A large-scale quantum computer could change the world, performing certain calculations in minutes that would take the largest supercomputer millions of years. The impact to applications such as cryptography and chemistry would be immense. Today’s quantum processors are limited to 10’s of entangled quantum bits (qubits). The media often indicates that commercially relevant systems are just around the corner. The reality, however, is that the technology is in an early stage of development. There are still many unanswered fundamental questions. Here we present a background on Quantum Computing with a focus on spin qubits in silicon. The quantum mechanical principles of superposition and entanglement are reviewed, and we discuss how these phenomena, (along with interference), can provide an exponential speed-up in compute power. We describe how spin qubits are made, initialized, manipulated, and measured.

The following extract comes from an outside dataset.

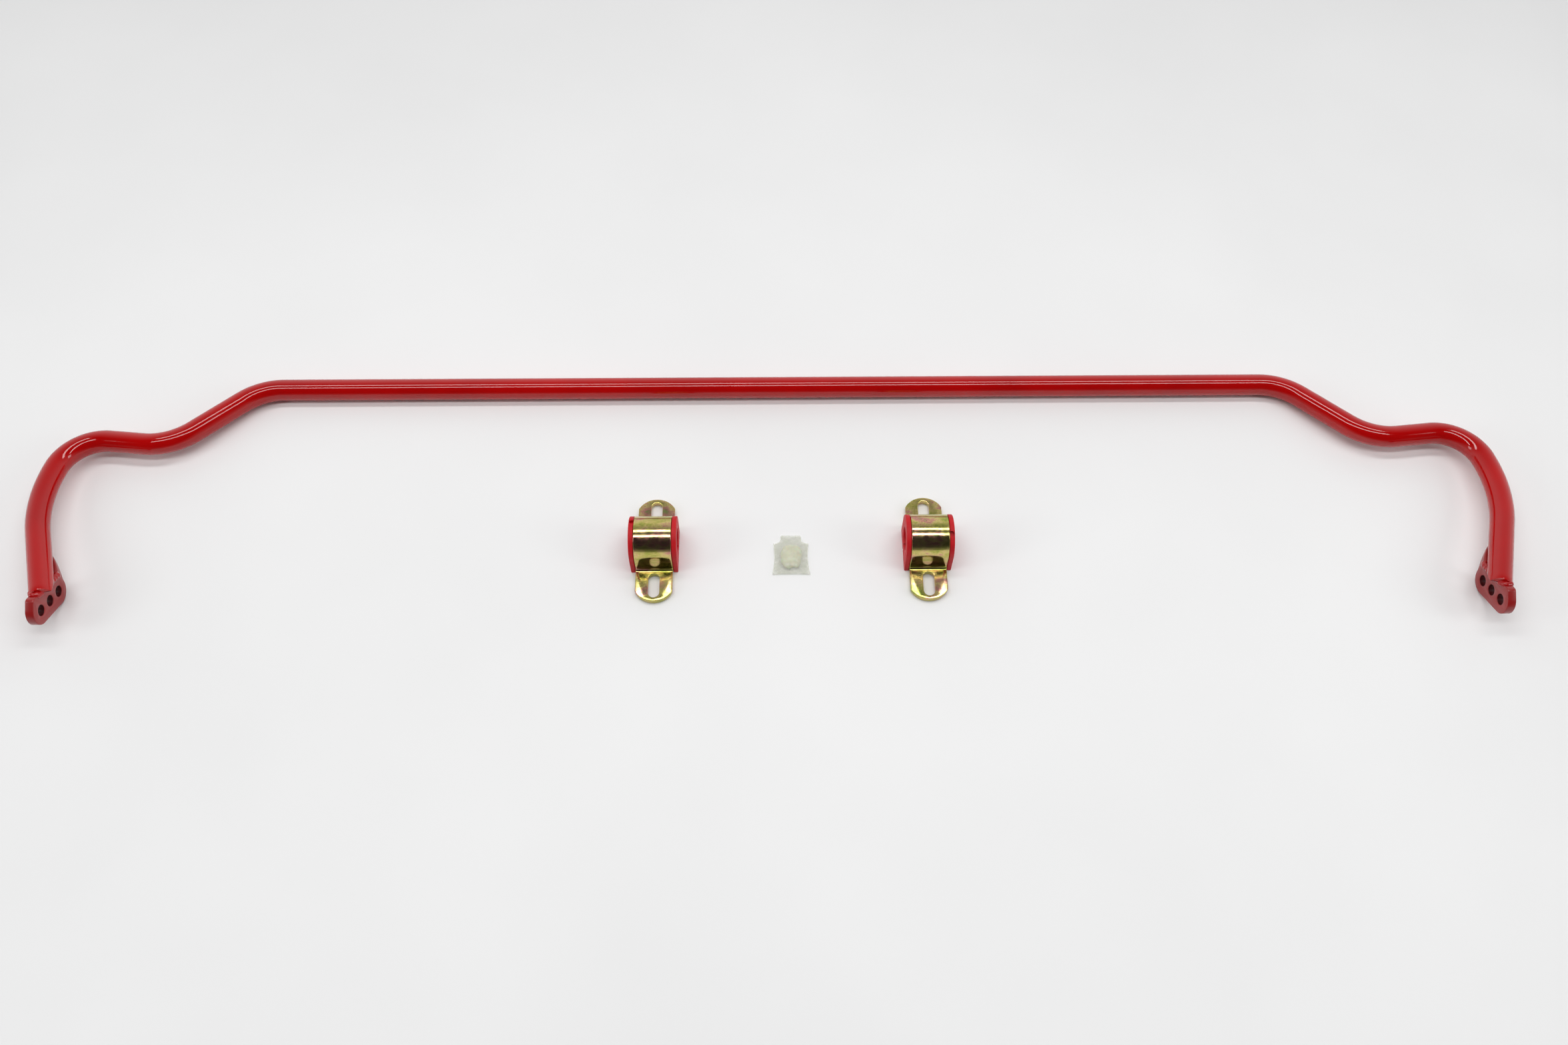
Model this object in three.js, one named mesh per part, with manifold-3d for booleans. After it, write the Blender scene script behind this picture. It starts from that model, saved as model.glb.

We provide an overview of the Quantum Computing program at Intel and a snapshot of the state of the industry.

Dr. Jeanette Roberts is a graduate of our own OSU Physics Department (Ph.D. 1995 on high-temperature superconductivity) and of Willamette University (B.S. 1988 in Physics). She has been an R&D Engineer at Intel Corporation for 25 years. She currently mangages Intel's Quantum Computing Lab. She has worked with Intel's most advanced tools, including extreme-UV lithography and pitch reduction.